Ricordo quale fosse il messaggio che “Comunità”, nato e morto con lui, diffondeva nel Paese: “La persona ha profondo il senso e il rispetto della dignità altrui, sente i legami che la uniscono alla comunità cui appartiene, possiede un principio interiore che sostiene la sua vocazione indirizzandola verso un fine spirituale e superiore. Se il mondo vuole evitare nuove catastrofi occorre creare una società in cui la persona possa sviluppare la propria umanità e spiritualità. La società individualista ed egoista dove il progresso economico e sociale era solo la conseguenza di spaventosi conflitti d’interessi e di una continua sopraffazione dei forti sui deboli, è distrutta.
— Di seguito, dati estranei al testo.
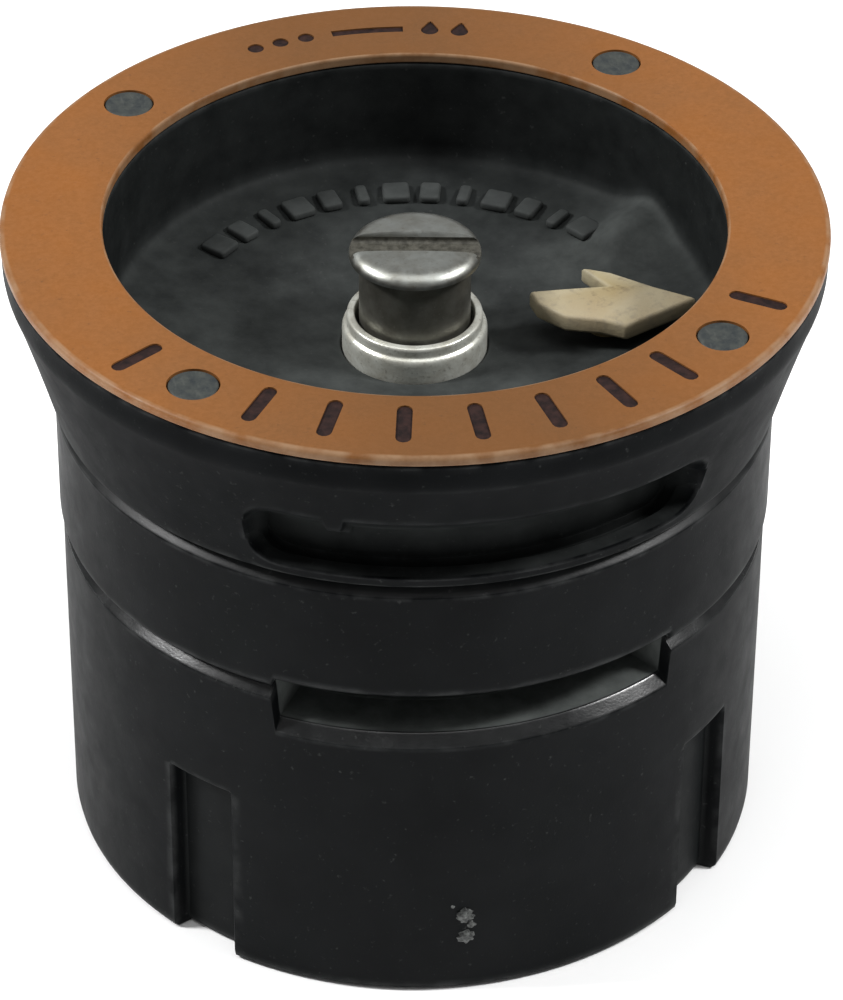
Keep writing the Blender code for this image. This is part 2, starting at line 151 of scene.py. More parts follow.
# Bowl marks and pointer
BOWL_MARK_R = 6.9 * MM
BOWL_MARK_COUNT = 13
BOWL_MARK_ARC = (125.0, 225.0)
BOWL_MARK_WIDTHS = (0.8 * MM, 0.35 * MM, 0.6 * MM)
BOWL_MARK_LENGTH = 0.85 * MM
BOWL_MARK_ROUND = 0.12 * MM
POINTER_BEARING = 83.0
POINTER_THICKNESS = 0.55 * MM
POINTER_FOOT_R = 5.5 * MM
POINTER_FOOT_BEARING = 84.0
POINTER_OUTLINE = (
    (3.22, 0.32), (4.40, 0.44), (5.45, 0.52), (4.75, 1.50), (5.60, 1.20), (6.80, 0.42),
    (7.95, -0.20), (7.05, -0.75), (5.85, -1.52), (5.15, -1.18), (4.15, -0.98), (3.42, -0.32),
)


# ---------------------------------------------------------------- mesh code

def on_bearing(radius, bearing, height):
    """Point at a radius and a bearing from -Y."""
    angle = math.radians(bearing)
    return (radius * math.sin(angle), -radius * math.cos(angle), height)


def ease(share):
    """Smooth step of a share clamped to 0..1."""
    share = min(1.0, max(0.0, share))
    return share * share * (3 - 2 * share)


def band(bearing, start, end, soft):
    """1 between two bearings, easing to 0 across a soft border centred on each."""
    return ease((bearing - start) / soft + 0.5) * ease((end - bearing) / soft + 0.5)


def bearing_columns(edges, soft=0.6, step=COLUMN_STEP, extra=()):
    """Bearings all the way round, closer together near the given edges, and some extra ones."""
    columns = list(np.arange(-180.0, 180.0, step)) + list(extra)
    for edge in edges:
        columns += [edge + soft * share for share in (-0.6, -0.35, -0.15, 0.0, 0.15, 0.35, 0.6)]
    kept = []
    for bearing in sorted((c + 180) % 360 - 180 for c in columns):
        if not kept or bearing - kept[-1] > 0.04:
            kept.append(bearing)
    return kept


def rounded(corners, steps=3):
    """Closed (radius, height, fillet) corners as outline points, each fillet turned into a curve.

    A guard point stands close before and after each curve, which keeps the shading of the long faces flat.
    """
    points = []
    count = len(corners)
    for i, (radius, height, fillet) in enumerate(corners):
        here = np.array((radius, height))
        if fillet == 0:
            points.append(here)
            continue
        arms = []
        for neighbour in (corners[i - 1], corners[(i + 1) % count]):
            arm = np.array(neighbour[:2]) - here
            length = np.hypot(*arm)
            share = min(fillet / length, 0.4)
            guard = min(share + GUARD / length, share + 0.08)
            arms.append((here + arm * share, here + arm * guard))
        (start, guard_before), (end, guard_after) = arms
        points.append(guard_before)
        for s in range(steps + 1):
            t = s / steps
            points.append((1 - t) ** 2 * start + 2 * t * (1 - t) * here + t * t * end)
        points.append(guard_after)
    return points


def finish_mesh(name, bm, sharp_angle=38.0):
    """Linked object from a bmesh, with outward normals and smooth shading."""
    bmesh.ops.recalc_face_normals(bm, faces=bm.faces)
    mesh = bpy.data.meshes.new(name)
    bm.to_mesh(mesh)
    bm.free()
    mesh.shade_smooth()
    mesh.set_sharp_from_angle(angle=math.radians(sharp_angle))
    made = bpy.data.objects.new(name, mesh)
    bpy.context.scene.collection.objects.link(made)
    return made


def skin(bm, columns):
    """Quads round the axis between closed outlines, each a list of points in space."""
    rows = [[bm.verts.new(p) for p in column] for column in columns]
    size = len(rows[0])
    for left, right in zip(rows, rows[1:] + rows[:1]):
        for k in range(size):
            n = (k + 1) % size
            bm.faces.new((left[k], right[k], right[n], left[n]))


def wrap(name, bearings, outline_at):
    """Shell round Z. outline_at(bearing) gives a closed outline of (radius, height) points."""
    bm = bmesh.new()
    skin(bm, [[on_bearing(r, b, z) for r, z in outline_at(b)] for b in bearings])
    return finish_mesh(name, bm)


def spin_solid(bm, outline, columns, centre=(0.0, 0.0), pitch=None):
    """Turned solid. The outline of (radius, height[, thread depth]) starts and ends on the axis."""
    middle = []
    for point in outline[1:-1]:
        radius, height = point[:2]
        depth = point[2] if len(point) > 2 else 0.0
        ring = []
        for i in range(columns):
            angle = 2 * math.pi * i / columns
            phase = 2 * math.pi * height / pitch - angle if pitch else 0.0
            reach = radius + depth / 2 * math.cos(phase)
            x = centre[0] + reach * math.cos(angle)
            y = centre[1] + reach * math.sin(angle)
            ring.append(bm.verts.new((x, y, height)))
        middle.append(ring)
    for low, high in zip(middle, middle[1:]):
        for i in range(columns):
            j = (i + 1) % columns
            bm.faces.new((low[i], low[j], high[j], high[i]))
    for ring, height in ((middle[0], outline[0][1]), (middle[-1], outline[-1][1])):
        pole = bm.verts.new((centre[0], centre[1], height))
        for i in range(columns):
            bm.faces.new((ring[i], ring[(i + 1) % columns], pole))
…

Sulle sue rovine nasce una società umana: quella di una Comunità concreta“.
Personalmente in tutti i 10 anni trascorsi in Olivetti dopo la morte di Adriano ho avuto come capo Elserino Piol (foto qui sotto)
Il quale era la copia del suo maestro Adriano, cominciando dal fatto che chiamava i suoi dipendenti “collaboratori”.
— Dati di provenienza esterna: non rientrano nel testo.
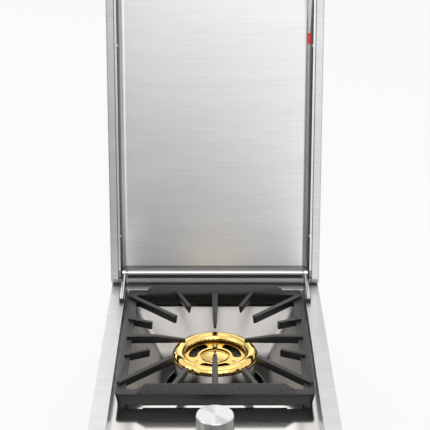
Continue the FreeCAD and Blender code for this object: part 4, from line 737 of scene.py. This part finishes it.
class SideBurnerLid(bpy.types.Operator):
    """Lid with its liner, hinge, handle and lighting rod"""

    bl_idname = "side_burner.lid"
    bl_label = "Lid"

    def execute(self, context):
        colours = context.scene.side_burner_finishes
        sizes = context.scene.side_burner_sizes
        # Brushed as the trim is, with a painted shadow line where the sheet folds in beside the liner, and
        # painted shade on the edge that stands close over the trim.
        shell = brushed(
            "brushed_stainless_steel_lid", colours.lid_steel, sizes, roughness=0.34, shade=0.2)
        painted_shade_in_gaps(shell, reach=14 * MM, dull=0.35, unshaded=0.6, dark=linear("4C4C4C"))
        painted_shade_sideways(
            shell, start=LID_OPENING - 1.1 * MM, full=LID_OPENING - 0.1 * MM, hold=LID_OPENING + 1.1 * MM,
            end=LID_OPENING + 1.5 * MM, dark=linear("6A6A6A"), front_only=True)
        give("lid_shell", shell)
        # Brushed more lightly: a calm pale panel, with painted shade on its foot and on its side bends.
        liner = brushed(
            "brushed_stainless_steel_liner", colours.liner_steel, sizes, roughness=0.3, shade=0.14)
        painted_shade_below(liner, low=LINER_SHADE_TOP, high=LINER_SHADE_TOP + 1 * MM, dark=linear("8C8C8C"))
        painted_shade_by_facing(liner, "X", full=1.0, none=0.3, dark=linear("6A6A6A"))
        give("lid_liner", liner)
        # Polished bar and tube: clear reflections in narrow streaks.
        polished = grained(
            "polished_stainless_steel", colours.polished_steel, grain=20 * MM, roughness=0.14, shade=0.02,
            spread=0.03)
        for name in ("hinge_arm_left", "hinge_arm_right", "handle_tube", "handle_posts"):
            give(name, polished)
        # Centreless ground rod: one bright line along it, and painted shade where it runs into the arms.
        rod = grained(
            "centreless_ground_steel", colours.polished_steel, grain=20 * MM, roughness=0.2, shade=0.02,
            spread=0.01)
        painted_shade_sideways(rod, start=ARM_INSIDE - 1 * MM, full=ARM_INSIDE + 1 * MM, dark=linear("4A4A4A"))
        give("hinge_rod", rod)
        # Moulded with a fine grain: black with broad dull lights.
        plastic = grained(
            "moulded_black_plastic", colours.black_plastic, grain=0.6 * MM, roughness=0.45, metallic=0.0,
            shade=0.1, spread=0.05, height=0.02 * MM)
        for name in ("arm_foot_left", "arm_foot_right", "handle_caps", "rod_clip"):
            give(name, plastic)
        # Moulded rubber: almost without gloss.
        rubber = grained(
            "moulded_rubber", colours.rubber, grain=0.8 * MM, roughness=0.65, metallic=0.0, shade=0.1,
            spread=0.06, height=0.02 * MM)
        give("lid_bumpers", rubber)
        # Plated and lacquered: pale and satin, with half of its light plain white.
        plated = grained(
            "satin_plated_steel", colours.rod_steel, grain=4 * MM, roughness=0.34, metallic=0.5, shade=0.05,
            spread=0.05)
        give("lighting_rod", plated)
        # Dipped vinyl: a soft even red.
        vinyl = grained(
            "red_vinyl", colours.red_cap, grain=1 * MM, roughness=0.4, metallic=0.0, shade=0.06, spread=0.06,
            height=0.01 * MM)
        give("rod_tip", vinyl)
        return {"FINISHED"}


class SideBurnerPanel(bpy.types.Panel):
    """Buttons and settings of the side burner in the 3D view's sidebar"""

    bl_idname = "VIEW3D_PT_side_burner"
    bl_label = "Side Burner"
    bl_space_type = "VIEW_3D"
    bl_region_type = "UI"
    bl_category = "Side Burner"

    def draw(self, context):
        for operator in OPERATORS:
            self.layout.operator(operator.bl_idname)
        for group in (context.scene.side_burner_sizes, context.scene.side_burner_finishes):
            box = self.layout.box()
            for name in group.bl_rna.properties.keys():
                if name not in ("rna_type", "name"):
                    box.prop(group, name)


OPERATORS = (
    SideBurnerTrim, SideBurnerBurner, SideBurnerGrate, SideBurnerControl, SideBurnerBox, SideBurnerLid,
    SideBurnerStage)
CLASSES = (SideBurnerSizes, SideBurnerFinishes) + OPERATORS + (SideBurnerPanel,)


def register():
    for cls in CLASSES:
        bpy.utils.register_class(cls)
    bpy.types.Scene.side_burner_sizes = bpy.props.PointerProperty(type=SideBurnerSizes)
    bpy.types.Scene.side_burner_finishes = bpy.props.PointerProperty(type=SideBurnerFinishes)


def unregister():
    del bpy.types.Scene.side_burner_finishes
    del bpy.types.Scene.side_burner_sizes
    for cls in reversed(CLASSES):
        bpy.utils.unregister_class(cls)


def main():
    """Makes every piece in order."""
    register()
    for operator in OPERATORS:
        group, name = operator.bl_idname.split(".")
        getattr(getattr(bpy.ops, group), name)()
    bpy.context.view_layer.update()


if __name__ == "__main__":
    main()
Con questo tipo di scuola manageriale era ovvio che lo usassi anch’io nelle due aziende con cui collaborai dopo l’Olivetti, la Philips e la Siemens. Ora vorrei elencare per sommi capi le principali innovazioni che apportò Adriano all’Olivetti sia dal punto di vista della gestione del personale che, più in generale, da quello sociale che posso assicurarne la veridicità perché le ho vissute personalmente.
Cominciamo dall’innovazione tecnologica e dall’entrata nel campo dei computer che ho vissuto con la permanenza in Olivetti Bull, in Olivetti General Electric e nella Divisione Elettronica Olivetti. Ho visto direttamente la realizzazione dei primi computer italiani, l’Elea 9003 e la Programma 101 (PC).
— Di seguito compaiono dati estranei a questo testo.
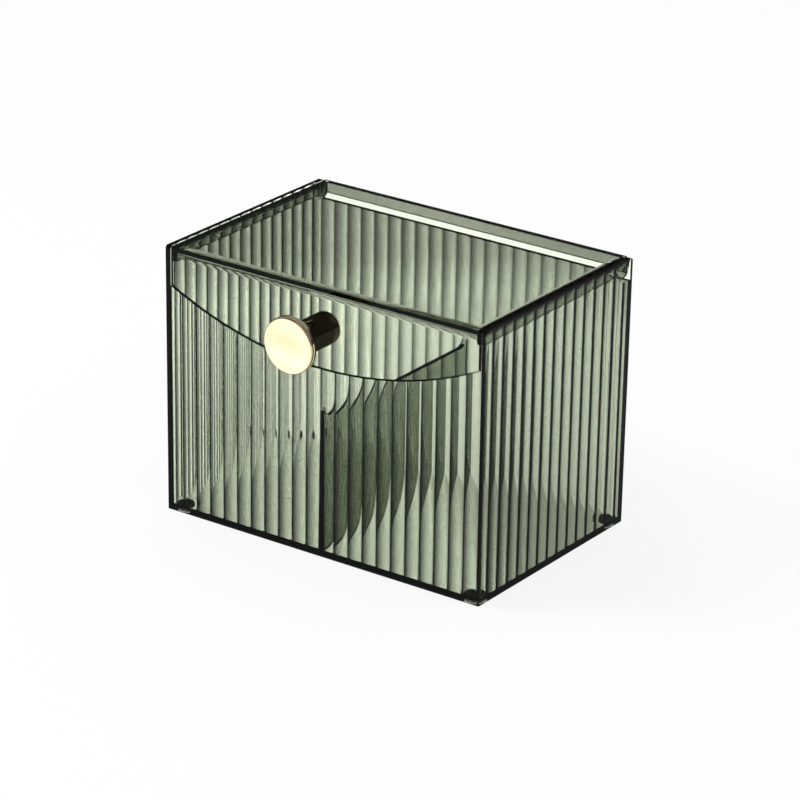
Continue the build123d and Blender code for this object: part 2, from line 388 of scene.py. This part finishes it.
def boxBody():
    room = flutedRoom(box["width"], box["frontPitch"], box["frontShift"], ridgeY, box["floor"], top + over)
    sides = flutedRoom(box["depth"], box["sidePitch"], box["sideShift"], ridgeX, 0, top + 2 * over)
    sides.data.transform(Matrix.Rotation(math.radians(90), 4, "Z"))
    carve(room, sides, "INTERSECT")
    # the front wall cut down in an arc, and the back wall cut down straight
    inner, above = ridgeY - box["fluteDepth"], top + over + past
    front = block((-ridgeX, -halfDepth - over, box["rimDip"] - over), (ridgeX, -inner, above))
    arc = rod(box["rimRadius"], 4 * over, (0, -halfDepth, rimCentre), axisY, segments=480)
    carve(front, arc, "INTERSECT")
    back = block((-ridgeX, inner, box["backWallTop"]), (ridgeX, halfDepth + over, above))
    carve(room, front, "UNION")
    carve(room, back, "UNION")
    # the side walls stay solid and flat round the hinge's holes
    for side in (-1, 1):
        x = side * (box["padFace"] + over / 2)
        pad = rod(box["padRadius"], over, (x, box["pivotY"], box["pivotZ"]), axisX, segments=96)
        carve(room, pad)
    carve(room, dividerWedge())
    body = carve(outerBlock(), room)
    pivot = (0, box["pivotY"], box["pivotZ"])
    carve(body, rod(box["holeRadius"], box["width"] + over, pivot, axisX, segments=48))
    for x in (-1, 1):
        for y in (-1, 1):
            centre = (x * (halfWidth - box["footInset"]), y * (halfDepth - box["footInset"]), 0)
            carve(body, rod(box["footRadius"], 2 * box["footDepth"], centre, axisZ, segments=64))
    return finishPiece(body, "box", ["box_body"], plastic)


body = boxBody()
print("scene: box made,", len(body.data.polygons), "faces")


lidSizes = {
    "halfWidth": 65.0, "plate": 1.9, "skirt": 2.0, "fillet": 2.5, "edge": 0.25, "rimGap": 0.35,
    "sideFlange": 1.6, "sideDrop": 3.7, "sideFillet": 1.5,
    "rearFlange": 1.6, "rearDrop": 3.8, "rearHalf": 63.6, "flangeRound": 1.4,
    "ear": 1.8, "earRadius": 3.2,
    "pinRadius": 1.2, "pinStart": 0.5, "pinEnd": 67.19, "pinChamfer": 0.3, "screwHole": 2.2,
}
under = top - lidSizes["plate"]
skirtBack = -halfDepth + lidSizes["skirt"]
flangeEnd = lidSizes["halfWidth"] - hair


def plateAndSkirt():
    # the L-shaped section, drawn out sideways, with its corner filled inside
    half = lidSizes["halfWidth"]
    bm = bmesh.new()
    section = (
        (-halfDepth, box["rimDip"]), (-halfDepth, top), (halfDepth, top),
        (halfDepth, under), (skirtBack, under), (skirtBack, box["rimDip"]),
    )
    face = bm.faces.new([bm.verts.new((-half, y, z)) for y, z in section])
    drawn = vertsOf(bmesh.ops.extrude_face_region(bm, geom=[face])["geom"])
    bmesh.ops.translate(bm, vec=(2 * half, 0, 0), verts=drawn)

    def insideCorner(mid, run):
        return abs(run.x) > near and abs(mid.y - skirtBack) < near and abs(mid.z - under) < near
    roundEdges(bm, edgesWhere(bm, insideCorner), lidSizes["fillet"], segments=14)
    outside = edgesWhere(bm, lambda mid, run: abs(run.x) > near and mid.z > top - near)
    roundEdges(bm, outside, lidSizes["edge"], segments=4)
    return asObject(bm, "lid_shell")


def sideFlange(lid, side):
    inner, fillet = flangeEnd - lidSizes["sideFlange"], lidSizes["sideFillet"]
    heights = (under - lidSizes["sideDrop"], under + sunk)
    flange = endBlock(side, (inner, flangeEnd), (skirtBack - sunk, box["pivotY"]), heights)
    carve(lid, flange, "UNION")
    # the hollow filling between the flange and the plate, held a little inside both
    held = sunk - near
    lengths = (skirtBack - held, box["pivotY"] - hair)
    corner = endBlock(side, (inner - fillet, inner + sunk), lengths, (under - fillet, under + held))
    centre = (side * (inner - fillet), 0, under - fillet)
    carve(corner, rod(fillet, box["depth"] + over, centre, axisY, segments=64))
    carve(lid, corner, "UNION")


def rearFlange():
    deep, tall = lidSizes["rearFlange"], lidSizes["rearDrop"] + sunk
    bm = bmesh.new()
    centre = (0, halfDepth - hair - deep / 2, under + sunk - tall / 2)
    cuboid(bm, (2 * lidSizes["rearHalf"], deep, tall), centre)
    lowEnds = edgesWhere(bm, lambda mid, run: abs(run.y) > near and mid.z < under)
    roundEdges(bm, lowEnds, lidSizes["flangeRound"], segments=8)
    return asObject(bm, "rear")


def lidEar(side):
    inner = flangeEnd - lidSizes["ear"]
    y, z, r = box["pivotY"], box["pivotZ"], lidSizes["earRadius"]
    ear = rod(r, flangeEnd - inner, (side * (flangeEnd + inner) / 2, y, z), axisX, segments=64)
    carve(ear, endBlock(side, (inner, flangeEnd), (y - r, y + r), (z, under + sunk)), "UNION")
    bm = bmesh.new()
    length = lidSizes["pinEnd"] - inner - lidSizes["pinStart"]
    cylinder(bm, lidSizes["pinRadius"], length, segments=48)
    tip = edgesWhere(bm, lambda mid, run: mid.z > 0 and abs(run.z) < near)
    roundEdges(bm, tip, lidSizes["pinChamfer"], segments=3)
    pointAlong(bm, (side, 0, 0), (side * (lidSizes["pinEnd"] - length / 2), y, z))
    return carve(ear, asObject(bm, "pin"), "UNION")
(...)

Per progettare e sviluppare questo tipo di prodotti elettronici era stato realizzato un particolare centro di ricerca a Pregnana Milanese diretto da Mario Tchou, morto molto giovane anche lui come Adriano in un incidente automobilistica.
Ma veniamo alla parte più importante della rivoluzione industriale realizzata da Adriano che creò qualche imbarazzo nel mondo capitalistico di allora. Fu il primo a decidere di riversare sui dipendenti una buona parte degli utili dell’azienda a beneficio di coloro che partecipavano in modo determinante a crearli. E questo lo fece con la creazione di una serie di benefits di natura economica e sociale a favore dei dipendenti.
Ricordo, oltre ai buoni stipendi, l’ottimo rimborso spese per le trasferte per noi impiegati (lo stesso succedeva per gli operai, vista la loro scarsa partecipazioni agli scioperi indetti dai sindacati nazionali). Ma veniamo a quello che creò la vera e propria differenza tra Olivetti e le altre aziende dell’epoca.
Volle che i suoi lavoratori fossero trattati dai loro manager come persone, prima ancora che come lavoratori.
Si stava attenti ai bambini piccoli, assicurando loro gli asili nido, oppure all’istruzione e alla cultura. Olivetti voleva che, nella prima mezz’ora di lavoro, i suoi impiegati si dedicassero alla lettura dei giornali perché dovevano essere ben informati su ciò che avveniva nel mondo.
Anche sulle malattie noi eravamo privilegiati con un trattamento del tutto particolare presso l’ospedale di Ivrea e io l’ho provato personalmente quando è nata la mia prima figlia. Tutto questo ad alcune grandi aziende di allora non piaceva affatto.
Per fortuna dopo Adriano c’è stato anche qualche altro capo d’azienda come lui.